As medical providers, it is critically important to document patient care for follow on providers in order to achieve the best patient outcomes. Additionally, well documented care can improve not only individual care, but as part of a Process Improvement system, good documentation can identify places where casualty care can be improved on a system-wide level.
Use of the TCCC After Action Report (AAR) will allow for individual care improvement as well as a method for process improvement and quality assurance for Role I medical providers. It is designed specifically for use by tactical medical personnel in order to document all evaluation and care provided for casualties.
The information and data points collected will guide the future and help determine performance improvement requirements for casualty and medical tactics, techniques, procedures, and equipment for SOF medics and units.
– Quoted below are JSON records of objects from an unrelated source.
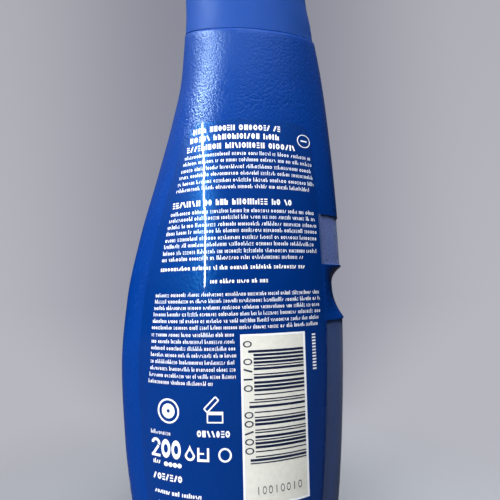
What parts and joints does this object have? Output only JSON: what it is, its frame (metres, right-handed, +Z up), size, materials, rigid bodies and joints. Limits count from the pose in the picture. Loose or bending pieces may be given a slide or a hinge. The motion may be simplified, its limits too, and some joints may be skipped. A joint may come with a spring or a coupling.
{
  "type": "sunscreen bottle",
  "caption": "Oval blue lotion bottle with a finger notch in one edge, a clear film on its back and a flip-top closure pressed over its neck.",
  "frame": {"origin": "middle of the bottle's outline, on the surface that it stands on", "axes": "+Z up; the pictured back with the clear film faces -Y; the finger notch is at +X"},
  "size_m": [0.0652, 0.0384, 0.19],
  "materials": {
    "flask_plastic": "fine moulded grain, satin, polyethylene dyed through",
    "clear_film": "glossy clear film over blue plastic, with pale print",
    "closure_plastic": "smooth glossy moulded polypropylene"
  },
  "bodies": {
    "container": {"bottle": "flask_plastic", "back_label": "clear_film", "cap_base": "closure_plastic", "living_hinge": "closure_plastic"},
    "lid": {"flip_lid": "closure_plastic"}
  },
  "joints": [
    {"name": "lid_hinge", "type": "hinge", "parent": "container", "child": "lid", "pos_m": [0.0067, -0.0126, 0.1711], "axis": [0.9957, 0, -0.0924], "range_deg": [0, 140], "deforming": ["living_hinge"]}
  ]
}
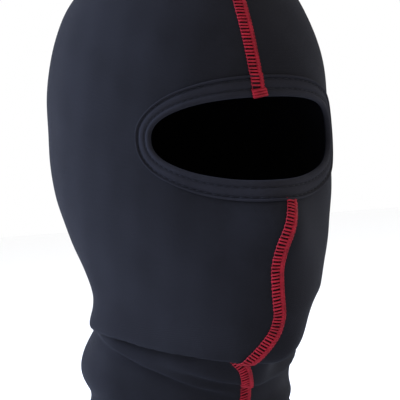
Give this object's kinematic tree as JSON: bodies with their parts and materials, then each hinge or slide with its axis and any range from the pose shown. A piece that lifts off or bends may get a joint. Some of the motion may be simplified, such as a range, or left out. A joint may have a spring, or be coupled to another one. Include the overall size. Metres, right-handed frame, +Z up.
{
  "type": "balaclava",
  "caption": "Close-fitting knit head and neck cover with one wide oval eye opening and contrast seams.",
  "frame": {"origin": "inside of the crown, where the top of the wearer's head bears on the cloth", "axes": "+Z up, out of the crown; the face looks along -Y; the wearer's right is -X"},
  "size_m": [0.1552, 0.2159, 0.3618],
  "materials": {
    "knit": "fine brushed jersey knit, dark navy",
    "band_knit": "same knit, folded as a binding",
    "elastic": "woven flat elastic",
    "seam_thread": "red polyester overlock thread",
    "dark_thread": "dark navy polyester thread",
    "label": "blank woven satin label"
  },
  "bodies": {
    "root": {"hood_panel_left": "knit", "hood_panel_right": "knit", "eye_band": "band_knit", "eye_elastic": "elastic", "eye_band_needle_thread_inner_row": "dark_thread", "eye_band_needle_thread_outer_row": "dark_thread", "eye_band_looper_thread": "dark_thread", "crown_seam_needle_thread": "seam_thread", "crown_seam_edge_thread": "seam_thread", "crown_seam_under_thread": "dark_thread", "chin_seam_needle_thread": "seam_thread", "chin_seam_edge_thread": "seam_thread", "chin_seam_under_thread": "dark_thread", "crown_seam_bartack": "seam_thread", "hem_front_bartack": "seam_thread", "hem_back_bartack": "seam_thread", "hem_needle_thread_upper_row": "dark_thread", "hem_needle_thread_lower_row": "dark_thread", "hem_looper_thread": "dark_thread", "care_label": "label", "care_label_thread": "dark_thread"}
  },
  "joints": []
}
The Department of Defense has long recognized the need to better document and study medical care in a theater of operations. It is critical within the continuity of patient care that appropriate documentation is completed on every patient prior to hand-off to the next level of care. Proper documentation of a patient?s treatment history is the standard of care and is critical in every level of care from point-of-injury through stabilization, rehabilitation, and long-term evaluations of further service or veterans? benefits. The study of care rendered by medics in the tactical and prehospital setting will better define requirements in training, equipment, and procedures for the future. All acquired information and data will be entered into the DoD Joint Trauma Registry for further study and reference.